I am reminded of my friend John, who teaches African Studies at UNC-A, and his ideas on authenticity and native-ness. During one of our evening talks, he questioned my idea of what it means to be “authentic,” suggesting that by placing a new stress on the interaction between outsider and native—the whole inter-relatedness of culture—I just might broaden my sense of place and ultimately conceive of a more fluid sense of authenticity. I am oversimplifying it, but in this way I am of this place as much as, as long as, I engage it. From highway to back road to parkway to trail, I seem to have walked my way to the middle of morning.
During Ryan’s stay, we interviewed poet Jonathan Greene. As editor of Gnomon Press, Greene has championed Southern Appalachian writers for more than three decades, publishing the likes of Jim Wayne Miller, James Still, Jonathan Williams, Martha Bennett Stiles, Ed McClanahan, Wendy Berry and Robert Morgan. He himself is the author of a shelf of books and has been featured in many journals and anthologies on Appalachian writing. During our discussion, Greene talked of his life on his farm in Kentucky and how he came to it via New York and San Francisco. How, because the mountains are some miles from his farm, he can’t call himself an “Appalachian” writer. (Though most editors tell him: “Close enough.”) Guided by an acute bio-regionalist sense, Greene walks into the mountains with a literary map, wisely using his friends who live in the mountains—the poets and novelists he publishes—to guide him into that familiar but ultimately alien terrain. Greene says of his Kentucky farm: “My mindset is rooted in this piece of land. My writing springs from living here.”
In a similar vein, I have turned often these last few years to poet and editor Thomas Rain Crowe for guidance. He has put me in touch with countless writers and artists, as well as connected me to layers of literary history here in Asheville. After many years away in Europe and San Francisco with the Baby Beats, Crowe returned to Western North Carolina to set down roots. With Thomas Wolfe in mind, Crowe writes in Zoro’s Field: My life in the Appalachian Woods: “I have come to believe that we must go home again. Whether home is literally where we are native or where our place-based imagination resides. To re-turn as ‘new natives’ to do the work. The ‘real work,’ as my California friend and mentor Gary Snyder says.” For Crowe that work was subsistent farming and Thoreauvian self-sufficiency. For me, it entails editing this journal, co-hosting a local radio show, teaching and writing. A transplant in these mountains, I look to Crowe the way he listened to Snyder’s call.
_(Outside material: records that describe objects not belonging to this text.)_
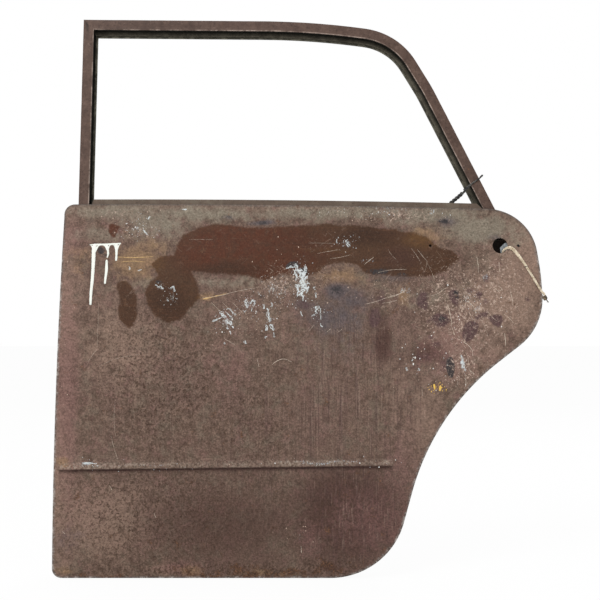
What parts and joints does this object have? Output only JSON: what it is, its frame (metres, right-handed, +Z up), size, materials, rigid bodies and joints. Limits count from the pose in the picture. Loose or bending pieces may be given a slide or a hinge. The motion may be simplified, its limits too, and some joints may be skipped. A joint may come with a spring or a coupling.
{
  "type": "vehicle rear door",
  "caption": "Rear door shell of an old saloon car, with a crowned outer skin cut away for the wheel, a framed window opening, pressed rails, an inner panel and a bare handle hole.",
  "frame": {"origin": "on the outer face of the hinge rail, midway between the two hinges and on the middle of the hinge face", "axes": "+Z up, +X rearwards from the hinges to the latch, -Y out of the car, so the outer skin faces -Y"},
  "size_m": [0.9849, 0.1143, 1.1221],
  "materials": {
    "outer_paint": "dull brown paint, rusted through in places",
    "frame_paint": "dull red-brown paint with rust at the edges",
    "inner_paint": "thin matt paint over light rust",
    "bare_steel": "grey primer with rust",
    "old_rubber": "perished, matt",
    "twine": "frayed straw-coloured twine",
    "wire": "dark and tarnished"
  },
  "bodies": {
    "root": {"outer_skin": "outer_paint", "hinge_rail": "inner_paint", "bottom_rail": "inner_paint", "wheel_arch_rail": "inner_paint", "lock_rail": "inner_paint", "inner_panel": "inner_paint", "outer_belt_rail": "bare_steel", "inner_belt_rail": "inner_paint", "front_post": "frame_paint", "header_rail": "frame_paint", "front_glass_run": "old_rubber", "header_glass_run": "old_rubber", "front_glass_guide": "bare_steel", "guide_bracket": "bare_steel", "upper_hinge_plate": "bare_steel", "lower_hinge_plate": "bare_steel", "check_plate": "bare_steel", "lock_reinforcement": "bare_steel", "front_post_bracket": "bare_steel", "rear_post_bracket": "bare_steel", "twine": "twine", "twine_knot": "twine", "tie_wire": "wire"}
  },
  "joints": []
}
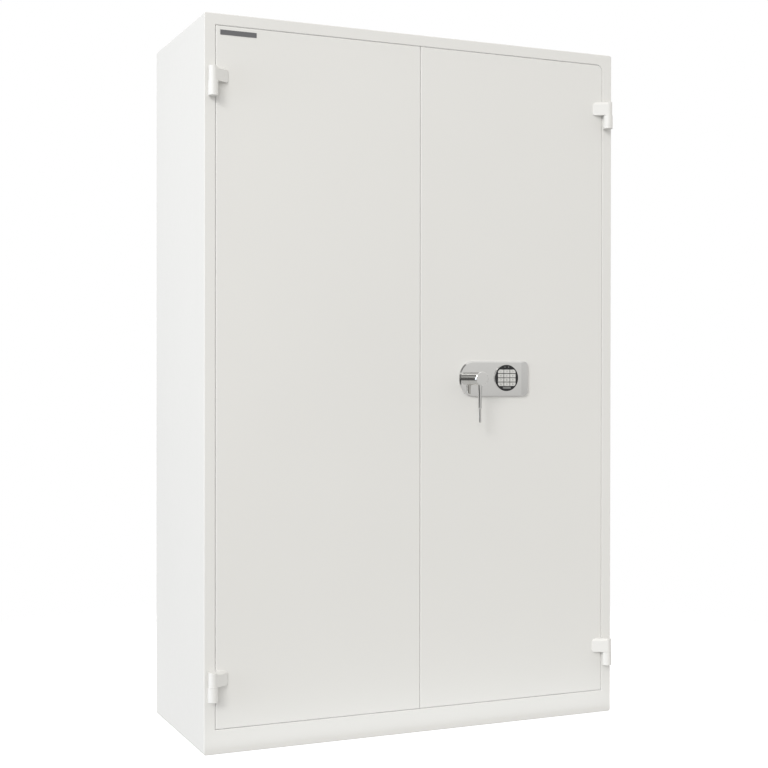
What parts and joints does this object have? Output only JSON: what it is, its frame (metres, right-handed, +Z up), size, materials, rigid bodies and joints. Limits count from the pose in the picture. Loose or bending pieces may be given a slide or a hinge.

After years of moving around, my family is setting down roots here. I guess I am gradually—as part as a much longer process—becoming “native” to this place. My walks and drives and canoe rides bring me deeper into the place and its countless stories, for sure. My teaching at Warren Wilson and in the Great Smokies Writing Program has deepened my connection to this place and its people, just as sitting in on the twice yearly MFA residencies always bring me back in connection with old friends and friends of my father’s. And I’ve certainly gotten tangled up in the local arts scene, reading regularly with Thomas, Rick Chess, Glenis Redmond and Keith Flynn, among others, often reading as a group downtown at the Black Mountain Arts Center. At some point in the process of putting together this issue it became clear: we only need to look around us—in these Asheville streets, in the mountains surrounding them—for material, for inspiration. All of these interweaving connections can be found here in this issue. And then some.
Just a few weeks ago, following advice from my buddy John Lane, I drove home from Spartanburg along old Highway 176. I’d read for Hub City’s Writers Project that night before, and spent the morning walking John’s neighborhood river. “It’s a beautiful road,” he told me. “You shouldn’t miss it.” Indeed, it was: chock full with signs of a bygone era, dotted with old hotels and camps and roadside attractions built decades ago for Piedmont residents as they made their way up the mountain for weekend and summer retreats. The road switchbacked sharply, offering glimpses back down through the trees, as it shadowed the path of the famous old railroad.
At the top of the mountain, in the historic town of Saluda, I had the strange feeling of being a tourist and an Asheville resident. In fact, in this sleepy town, they were one and the same. The guy at the coffee store gave me my cup of coffee for free (I had no cash on me) and told me to pay him the $1.65 when I came through again. I chuckled all the way to my car. Maybe we’re all both native and exile all the time. As I drove out of town, bound for Asheville, I felt for a moment entirely comfortable in this place, perfectly at home in these old mountains.